What do the lines from the top of the data through the line with "sweep_lift = 0.0005" say? Quote them exactly and include both ends.

-- begin Supplied data --

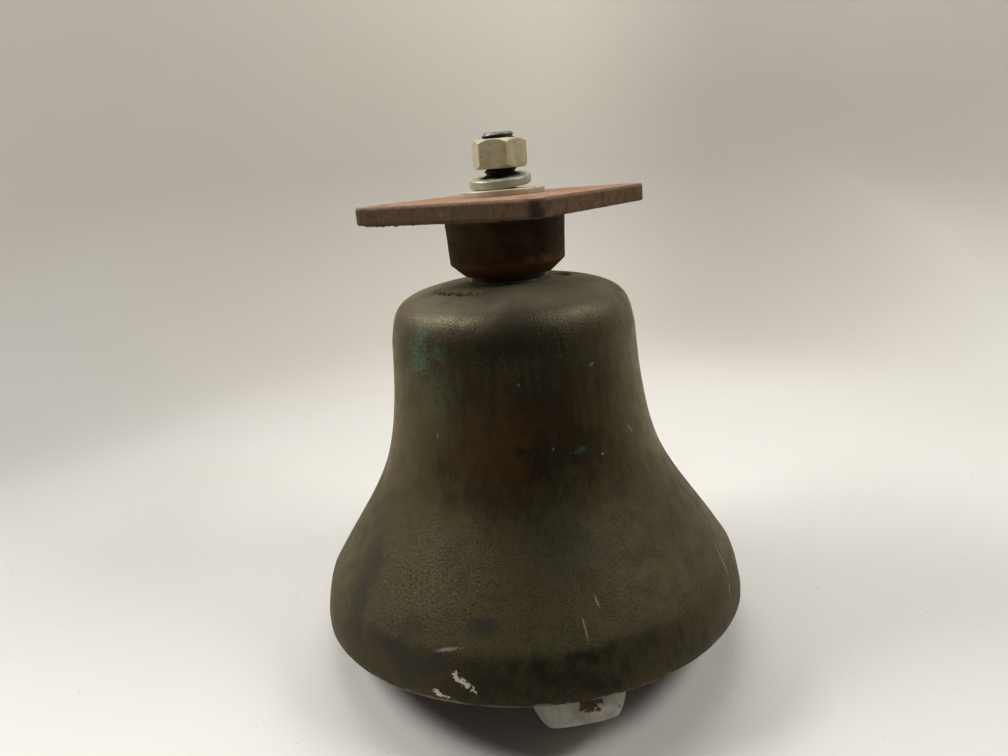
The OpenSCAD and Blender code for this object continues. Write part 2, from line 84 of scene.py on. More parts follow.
# Table and backdrop
# A plain pale table top, and behind it a sweep of pale paper that curves up into a wall. The bell
# stands on its rim at the back and on the clapper's ball in front, and the table touches both.
table_size = 8.0
sweep_start = 0.60
sweep_radius = 0.22
sweep_height = 0.80
sweep_half_arc = math.radians(82)
sweep_steps = 16
sweep_lift = 0.0005

clapper_turn = next(joint for joint in frame["joints"] if joint["name"] == "clapper_swing")
swing_out = Vector(clapper_turn["axis"]).cross(Vector((0, 0, 1))).normalized()
mouth_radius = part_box("bell")[1].x
standing_point = Vector((0, 0, rim_level)) - mouth_radius * swing_out
lean = max(
    math.atan2(rim_level - corner.co.z, corner.co @ swing_out + mouth_radius)
    for corner in frame["nodes"]["clapper_ball"].data.vertices
)
table_up = math.sin(lean) * swing_out + Vector((0, 0, math.cos(lean)))
along_table = (swing_out - swing_out.dot(table_up) * table_up).normalized()
under_the_bell = standing_point + mouth_radius * along_table
lean_over = Vector((0, 0, 1)).rotation_difference(table_up).to_matrix().to_4x4()
onto_table = Matrix.Translation(under_the_bell) @ lean_over


def edit_all():
    """Opens the active piece for editing, with all its points selected."""
    bpy.ops.object.mode_set(mode="EDIT")
    bpy.ops.mesh.select_mode(type="VERT")
    bpy.ops.mesh.select_all(action="SELECT")


def close_edit():
    """Turns all faces outwards and ends the editing."""
    bpy.ops.mesh.select_all(action="SELECT")
    bpy.ops.mesh.normals_make_consistent(inside=False)
    bpy.ops.object.mode_set(mode="OBJECT")


def draw_line(name, radius, level, steps):
    """A new piece open for editing: a line from that radius and level, drawn on in steps out and up."""
    bpy.ops.mesh.primitive_plane_add(size=0.001)
    bpy.context.object.name = name
    edit_all()
    bpy.ops.mesh.merge(type="CENTER")
    bpy.ops.transform.translate(value=(radius, 0, level))
    for out, up in steps:
        bpy.ops.mesh.extrude_region_move(TRANSFORM_OT_translate={"value": (out, 0, up)})
    return bpy.context.object


def add_node(tree, kind, inputs=None, **settings):
    """A shader node whose inputs are set to values or joined to other nodes' outputs."""
    made = tree.nodes.new(kind)
    for name, value in settings.items():
        setattr(made, name, value)
    for name, value in (inputs or {}).items():
        if isinstance(value, bpy.types.NodeSocket):
            tree.links.new(value, made.inputs[name])
        else:
            made.inputs[name].default_value = value
    return made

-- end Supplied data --

## Task solution
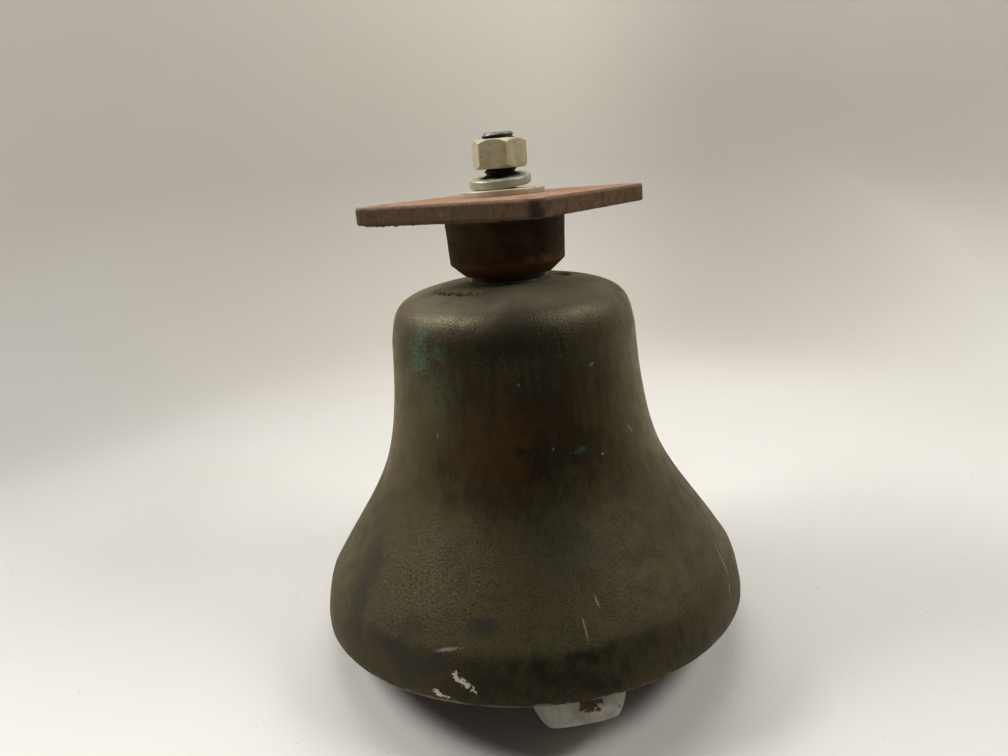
The OpenSCAD and Blender code for this object continues. Write part 2, from line 84 of scene.py on. More parts follow.
# Table and backdrop
# A plain pale table top, and behind it a sweep of pale paper that curves up into a wall. The bell
# stands on its rim at the back and on the clapper's ball in front, and the table touches both.
table_size = 8.0
sweep_start = 0.60
sweep_radius = 0.22
sweep_height = 0.80
sweep_half_arc = math.radians(82)
sweep_steps = 16
sweep_lift = 0.0005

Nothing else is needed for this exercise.